View Single Post
  #3 (permalink)   Report Post  
Posted to rec.crafts.winemaking
Wine Enthusiast Wine Enthusiast is offline
external usenet poster
 
Posts: 11
Default About Jack Keller's Yeast Starter Instructions

I mean simple syrup (granulated sugar and water), but I don't want to
replace the juice. The instructions suggest to use juice in the starter,
but I want to know if syrup, which is usually added to the majority of
must/juice, could be fermented in the starter before the majority of the
juice would be added. In other words, the rest of the juice is all I
want to add to a strong starter in order to speed up fermentation.
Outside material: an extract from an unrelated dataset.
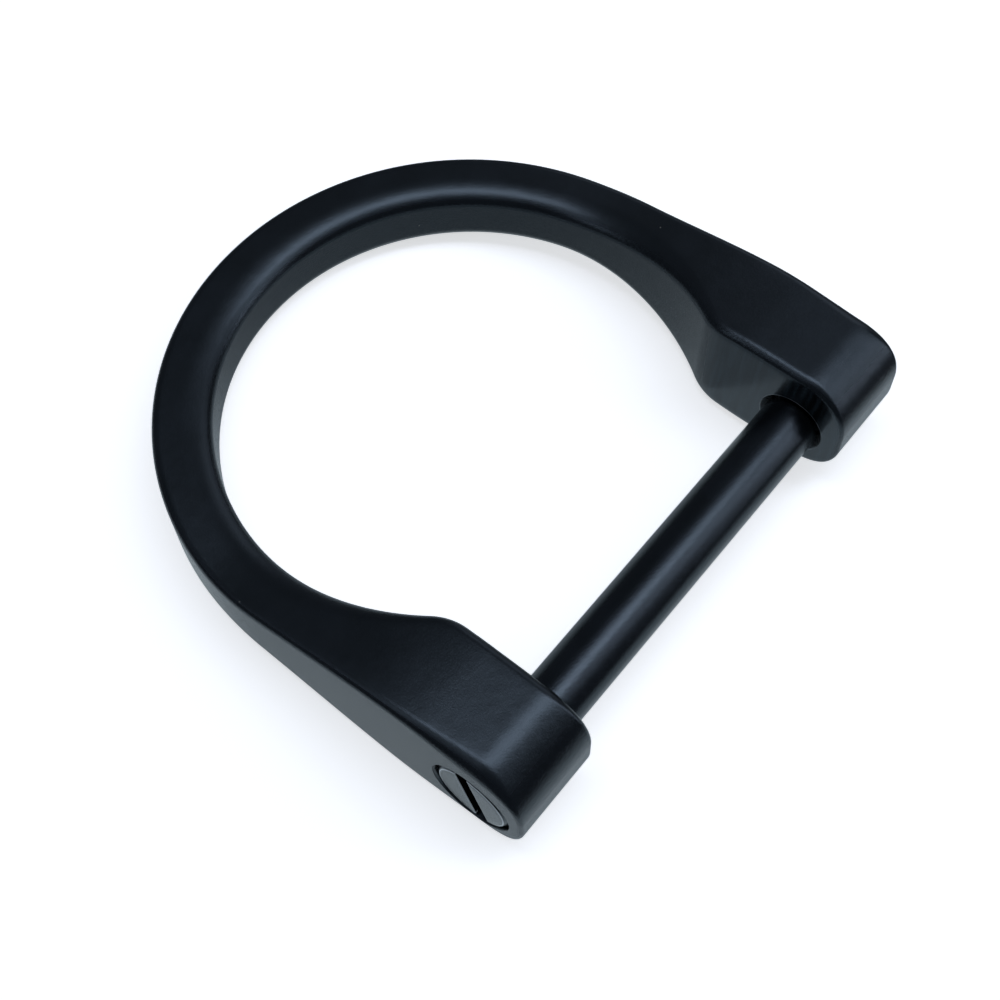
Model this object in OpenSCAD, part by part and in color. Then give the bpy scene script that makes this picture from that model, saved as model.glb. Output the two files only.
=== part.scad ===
// D ring with a removable crossbar: one cast bow, thin at its crown and thick at
// its two ears, closed by one turned screw whose plain shank is the crossbar.
// Millimetres. X runs along the crossbar with the screw's head at -X, Y runs
// towards the crown and Z is up. The origin is the middle of the crossbar's axis.

/* [Opening] */
// Clear length of the crossbar between the two ears
gap = 25; // [18:0.5:32]
// How far each ear stands inside the widest part of the opening
ear_step = 3.2; // [2:0.1:4.5]
// Distance from the crossbar's axis to the centre of the opening's arc
arc_y = 16.2; // [14.5:0.1:22]
// Radius of the rounded shoulder between the arc and each ear
throat_r = 4; // [3:0.1:5.5]

/* [Band] */
// Width of the band at its sides, where the opening is widest
side_w = 3.6; // [2.8:0.1:5]
// Width of the band at the crown
crown_w = 3.75; // [2.8:0.05:6]
// Thickness of the band at the crown
band_t = 4.2; // [3:0.1:6]
// Lean of each outer side towards the ears, in degrees
side_lean = 1.1; // [0:0.1:2.5]

/* [Ears] */
// Thickness of the ears
ear_t = 8.4; // [7.4:0.1:10]
// Distance from the crossbar's axis to the end of each ear
heel = 3.55; // [3.3:0.05:5]
// Height of the small flat that is left between the rounded edges of an ear's end
heel_flat = 1.4; // [0.8:0.1:2.5]
// Height of the bow's middle plane above the crossbar's axis
rise = 0.55; // [0:0.05:0.9]
// Distance from the crossbar's axis at which the ears begin to thin
taper_from = 3.4; // [2:0.1:5]
// Distance from the crossbar's axis at which the band's thickness is reached
taper_to = 20.7; // [16:0.1:26]

/* [Edges] */
// Radius of the upper inner edges at the ears
inner_edge_r = 0.65; // [0.4:0.05:1.2]
// Width of the upper inner edge's softer rounding at the crown
crown_edge_w = 1.8; // [0.6:0.05:2]
// Depth of the upper inner edge's softer rounding at the crown
crown_edge_h = 0.9; // [0.5:0.05:1.2]
// Radius of the lower inner edges
inner_low_r = 1; // [0.5:0.05:1.2]
// Radius of the outer edges along the band
outer_edge_r = 0.5; // [0.3:0.05:1]
// Radius of the outer edges at the end of the ears
heel_edge_r = 0.9; // [0.4:0.05:1.2]
// Radius of the upright corners at the end of the ears
corner_r = 0.3; // [0.2:0.05:0.8]

/* [Screw] */
// Diameter of the crossbar, the screw's plain shank
bar_d = 3.85; // [3:0.05:4.2]
// Step of the radius from the shank up to the collar in the head's ear
collar_step = 0.22; // [0.2:0.02:0.3]
// Width of the annular seat under the head
seat_w = 0.38; // [0.25:0.01:0.5]
// Height of the head
head_h = 2.1; // [1.6:0.1:2.6]
// Bevel around the head's top
head_bevel = 0.2; // [0.1:0.05:0.3]
// Width of the driver slot
slot_w = 0.9; // [0.6:0.05:1.2]
// Depth of the driver slot
slot_h = 1.1; // [0.7:0.1:1.3]
// Turn of the slot from the Y axis, in degrees
slot_turn = 69; // [0:1:179]
// Length of the thread
thread_l = 3.6; // [2.5:0.1:4.2]
// Pitch of the thread
pitch = 0.6; // [0.4:0.05:0.7]
// Step of the radius from the shank down to the thread's crest
thread_step = 0.19; // [0.17:0.01:0.3]

/* [Fits] */
// Radial clearance of the collar and of the thread in their holes
fit_gap = 0.07; // [0.05:0.01:0.15]
// Radial clearance of the head in its counterbore
head_gap = 0.15; // [0.06:0.01:0.2]
// Clearance under the head
seat_gap = 0.05; // [0.03:0.01:0.1]
// Depth of the head's top below the ear's outer face
head_sink = 0.03; // [0.01:0.01:0.3]
// Bevel at the mouth of each hole on the inner side of the ears
mouth = 0.35; // [0.2:0.05:0.5]
// Wall left between the point of the blind tapped hole and the ear's outer face
blind_wall = 0.8; // [0.5:0.1:1.4]

/* [Hidden] */
$fn = 96;

black = [0.13, 0.15, 0.17];

// plan of the bow
inner_r = gap / 2 + ear_step;
outer_r = inner_r + side_w;
outer_cy = arc_y + crown_w - side_w;
crown_y = outer_cy + outer_r;
throat_x = gap / 2 + throat_r;
throat_turn = acos(throat_x / (inner_r + throat_r));
throat_y = arc_y - (inner_r + throat_r) * sin(throat_turn);
lean_x = outer_r * cos(side_lean);
lean_y = outer_cy - outer_r * sin(side_lean);
ear_face = lean_x - lean_y * tan(side_lean);

// rounding of the ears' ends
heel_r = (ear_t - heel_flat) / 2;
heel_y = heel_r - heel;

// screw
bar_r = bar_d / 2;
collar_r = bar_r + collar_step;
head_r = collar_r + seat_w;
thread_r = bar_r - thread_step;
root_r = thread_r - 0.6 * pitch;
head_top = head_sink - ear_face;
head_base = head_top + head_h;
drill_point = 0.5 * thread_r;
bore_end = ear_face - blind_wall - drill_point;
thread_x = gap / 2 + 0.8;
tip_x = min(thread_x + thread_l, bore_end - 0.2);

// fineness of the bow's surface
edge_steps = 4;
arc_step = 5;
end_steps = 9;
corner_turn = 70;

function smooth(t) = let (c = min(max(t, 0), 1)) c * c * (3 - 2 * c);
function half_t(y) =
    band_t / 2 + (ear_t - band_t) / 2 * (1 - smooth((y - taper_from) / (taper_to - taper_from)));
function outer_edge(y) =
    outer_edge_r + (heel_edge_r - outer_edge_r) * (1 - smooth((y + heel) / (arc_y + heel)));

// A station is [outer wall point, its normal, inner wall point, its normal] in plan.
function arc_station(a) = let (n = [cos(a), sin(a)])
    [[0, outer_cy] + outer_r * n, n, [0, arc_y] + inner_r * n, -n];
function outer_x(y) =
    y > lean_y ? sqrt(pow(outer_r, 2) - pow(y - outer_cy, 2)) : lean_x - (lean_y - y) * tan(side_lean);
function outer_n(y) =
    y > lean_y ? [outer_x(y), y - outer_cy] / outer_r : [cos(side_lean), -sin(side_lean)];
function side_station(y) = [
    [outer_x(y), y], outer_n(y),
    each y > arc_y - inner_r * sin(throat_turn)
        ? let (x = sqrt(pow(inner_r, 2) - pow(y - arc_y, 2)))
            [[x, y], [-x, arc_y - y] / inner_r]
        : y > throat_y
            ? let (x = throat_x - sqrt(pow(throat_r, 2) - pow(y - throat_y, 2)))
                [[x, y], [x - throat_x, y - throat_y] / throat_r]
            : [[gap / 2, y], [-1, 0]]];

stations = [
    for (a = [90:-arc_step:0]) arc_station(a),
    for (a = [arc_step:arc_step:throat_turn - 1]) side_station(arc_y - inner_r * sin(a)),
    for (a = [throat_turn:-throat_turn / 6:0.01]) side_station(throat_y + throat_r * sin(a)),
    for (k = [0:4]) side_station(throat_y + (heel_y - throat_y) * k / 4)];

// One rounded edge of [width, depth], from the wall up to the flat: [x, y, drop below the flat]
function edge(wall, n, size) = [
    for (k = [0:edge_steps]) let (a = 90 * k / edge_steps, p = wall - n * size[0] * (1 - cos(a)))
        [p.x, p.y, size[1] * (1 - sin(a))]];
function reversed(list) = [for (k = [len(list) - 1:-1:0]) list[k]];
function edges(s, outer, inner) =
    concat(edge(s[0], s[1], outer), reversed(edge(s[2], s[3], inner)));

// Sizes of the outer, upper inner and lower inner edges at height y of the plan
ear_edge = [inner_edge_r, inner_edge_r];
crown_edge = [crown_edge_w, crown_edge_h];
low_edge = [inner_low_r, inner_low_r];
function around(y) = [outer_edge(y), outer_edge(y)];
function upper(y) =
    ear_edge + (crown_edge - ear_edge) * smooth((y - throat_y) / (arc_y + inner_r - throat_y));
function top_edges(s) = edges(s, around(s[0].y), upper(s[2].y));
function low_edges(s) = edges(s, around(s[0].y), low_edge);

// The ring of points around the band at a station, and one at an angle around an ear's end
function ring(top, low) = concat(
    [for (p = top) [p.x, p.y, rise + half_t(p.y) - p.z]],
    [for (p = reversed(low)) [p.x, p.y, rise - half_t(p.y) + p.z]]);
function end_point(p, a, side) = let (y = heel_y - (heel_r - p.z) * sin(a)) [
    p.x + (p.x > gap / 2 + side_w / 2 ? (y - heel_y) * tan(side_lean) : 0), y,
    rise + side * (ear_t / 2 - heel_r + (heel_r - p.z) * cos(a))];
function end_ring(top, low, a) = concat(
    [for (p = top) end_point(p, a, 1)], [for (p = reversed(low)) end_point(p, a, -1)]);

// The edges tighten into the upright corners over the first corner_turn degrees of an ear's end
last = stations[len(stations) - 1];
corner = [corner_r, corner_r];
function end_edges(inner, a) = let (t = smooth(a / corner_turn))
    edges(last, around(last[0].y) * (1 - t) + corner * t, inner * (1 - t) + corner * t);

right = concat(
    [for (s = stations) ring(top_edges(s), low_edges(s))],
    [for (k = [1:end_steps]) let (a = 90 * k / end_steps)
        end_ring(end_edges(ear_edge, a), end_edges(low_edge, a), a)]);
left = [for (k = [len(right) - 1:-1:1]) [for (p = right[k]) [-p.x, p.y, p.z]]];
rings = concat(left, right);

// Height of the underside over the flat of the bow's plan
function underside(y) = rise - half_t(y);
crown_foot = crown_y - outer_edge_r;
// The bow lies on its ears and its crown, so it is turned about the crossbar until both touch
rest_tilt = atan(max([for (y = [heel_y:0.2:taper_to])
    (underside(crown_foot) - underside(y)) / (crown_foot - y)]));

// A closed skin through rings of equal count, with a strip across each end
module skin(rings) {
    n = len(rings[0]);
    last = len(rings) - 1;
    points = [for (r = rings) each r];
    sides = [for (i = [0:last - 1], j = [0:n - 1])
        let (a = i * n + j, b = i * n + (j + 1) % n) [a, a + n, b + n, b]];
    caps = [for (i = [0, last], j = [0:n / 2 - 2])
        let (q = [for (k = [j, j + 1, n - 2 - j, n - 1 - j]) i * n + k]) i == 0 ? q : reversed(q)];
    polyhedron(points, concat(sides, caps), convexity = 6);
}

// A round bar along X through the sections [x, radius]
module turned(sections) {
    rotate([0, 90, 0]) rotate_extrude()
        polygon(concat([[0, sections[0][0]]], [for (s = sections) [s[1], s[0]]],
            [[0, sections[len(sections) - 1][0]]]));
}

module head_hole() {
    seat = head_base + seat_gap;
    turned([
        [-ear_face - 1, head_r + head_gap], [seat, head_r + head_gap],
        [seat, collar_r + fit_gap], [-gap / 2 - mouth, collar_r + fit_gap],
        [-gap / 2, collar_r + fit_gap + mouth], [-gap / 2 + 1, collar_r + fit_gap + mouth]]);
}

module tapped_hole() {
    turned([
        [gap / 2 - 1, bar_r + mouth], [gap / 2, bar_r + mouth],
        [gap / 2 + mouth + thread_step, thread_r + fit_gap],
        [bore_end, thread_r + fit_gap], [bore_end + drill_point, 0]]);
}

module bow() {
    color(black) difference() {
        rotate([-rest_tilt, 0, 0]) skin(rings);
        head_hole();
        tapped_hole();
    }
}

module screw() {
    turns = floor((tip_x - thread_x - 0.3) / pitch);
    flank = 0.4 * pitch;
    thread = [for (k = [0:turns - 1]) let (x = thread_x + k * pitch) each [
        [x, root_r], [x + flank, thread_r], [x + pitch - flank, thread_r], [x + pitch, root_r]]];
    color(black) difference() {
        turned(concat(
            [[head_top, head_r - head_bevel], [head_top + head_bevel, head_r],
                [head_base, head_r], [head_base, collar_r],
                [-gap / 2 - collar_step, collar_r], [-gap / 2, bar_r], [gap / 2, bar_r],
                [gap / 2 + bar_r - root_r, root_r]],
            thread,
            [[tip_x - 0.3, root_r], [tip_x, root_r - 0.3]]));
        rotate([slot_turn, 0, 0]) translate([head_top - 1, -head_r - 1, -slot_w / 2])
            cube([slot_h + 1, 2 * head_r + 2, slot_w]);
    }
}

bow();
screw();
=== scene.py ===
"""A black D ring with a screw crossbar, dressed over its CAD frame.

Both pieces are surfaces worked out with numpy in millimetres, on the same sizes as
the CAD: X along the crossbar with the screw's head at -X, Y towards the crown and Z
up, from the middle of the crossbar's axis. Meshes, camera and lights are in metres.
"""
import math

import bmesh
import bpy
import numpy as np
from mathutils import Matrix, Vector


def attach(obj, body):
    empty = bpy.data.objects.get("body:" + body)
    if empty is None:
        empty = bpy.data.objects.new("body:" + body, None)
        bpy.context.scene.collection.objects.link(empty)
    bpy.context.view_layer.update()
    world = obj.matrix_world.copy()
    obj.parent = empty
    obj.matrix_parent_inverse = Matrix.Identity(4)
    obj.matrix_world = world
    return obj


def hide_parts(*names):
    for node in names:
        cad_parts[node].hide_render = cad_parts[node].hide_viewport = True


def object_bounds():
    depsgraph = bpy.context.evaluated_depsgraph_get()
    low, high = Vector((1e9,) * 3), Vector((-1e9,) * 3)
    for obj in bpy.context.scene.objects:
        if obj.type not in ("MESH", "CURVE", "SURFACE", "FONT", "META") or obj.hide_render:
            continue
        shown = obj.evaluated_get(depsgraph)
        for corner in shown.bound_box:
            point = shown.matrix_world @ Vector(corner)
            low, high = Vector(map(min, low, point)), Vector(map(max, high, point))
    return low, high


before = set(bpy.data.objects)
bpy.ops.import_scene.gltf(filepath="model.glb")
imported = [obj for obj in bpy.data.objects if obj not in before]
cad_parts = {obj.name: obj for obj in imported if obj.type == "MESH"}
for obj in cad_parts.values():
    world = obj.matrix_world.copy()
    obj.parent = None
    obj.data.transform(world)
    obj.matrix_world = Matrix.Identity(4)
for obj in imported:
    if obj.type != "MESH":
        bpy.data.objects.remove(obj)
cad_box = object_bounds()

MM = 0.001                # in metres

# Opening and band, mm
GAP = 25.0                # clear length of the crossbar
EAR_STEP = 3.2            # how far an ear stands inside the opening's widest part
ARC_Y = 16.2              # crossbar's axis to the centre of the opening's arc
THROAT_R = 4.0            # round shoulder between the arc and an ear
SIDE_W, CROWN_W = 3.6, 3.75
SKIN = 0.008              # the smooth skin stays this far inside the faceted solid's corners
BAND_T, EAR_T = 4.2, 8.4 - 2 * SKIN
SIDE_LEAN = math.radians(1.1)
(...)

Possible?

pp wrote:
> I'd actually disagree with those instructions at least in 1 point - if
> I read them correctly, there is a 4hr period where the yeast is just
> sitting in water with nothing else. Lallemand specifically says this
> should not be longer than 1/2 hr as after this the yeast starts dying
> from the lack of nutrients.
>
> This is what works for me - I can usually get a strong and healthy
> starter going in 4-6 hrs this way:
>
> - dry yeast rehydrated in 10x times warm water per yeast manufacturer's
> instructions, add GoFerm to water before adding yeast, _don't_ add
> other yeast nutrients, specifically anything that contains DAP
>
> - 15-30 mins after add 1 cup or so of juice diluted with 1/2 cup of
> water, heated up close to the temperature of the yeast mixture
>
> - pitch when the starter is going strong. Lower down its temperature to
> within 5F of the must by slowly diluting with the must and/or slowly
> cooling it down in a water bath. This is the only tricky part as you
> don't want to shock the yeast by rapid changes in temperature.
>
> I'm not sure what you mean by adding syrup - are you talking about
> using sugar syrup instead of juice? That could be problematic as yeast
> needs other things that just sugar to grow - vitamins and minerals -
> you won't have those in sugar syrup. If you really want to add the
> starter as soon as you have the juice, you can make the starter with
> table grape juice in advance.
>
> Pp
>
>
> Wine Enthusiast wrote:
>> Jack Keller's instructions on how to make yeast starters
>> (http://winemaking.jackkeller.net/feeding.asp) suggests that a total of
>> less than a cup of must/juice should be added during the starter's long
>> time of creation. I realize that his instructions are based on a
>> professional's advice, but how different would it be to make the
>> starter, add a cup of juice, and pitch the next day? Is it worth the hassle?
>>
>> Is it possible to do like above, but add all of the syrup (diluted) you
>> would normally add to the juice/must? I am wondering if I could ferment
>> the syrup's sugar first and delay the time my juice is exposed to the air.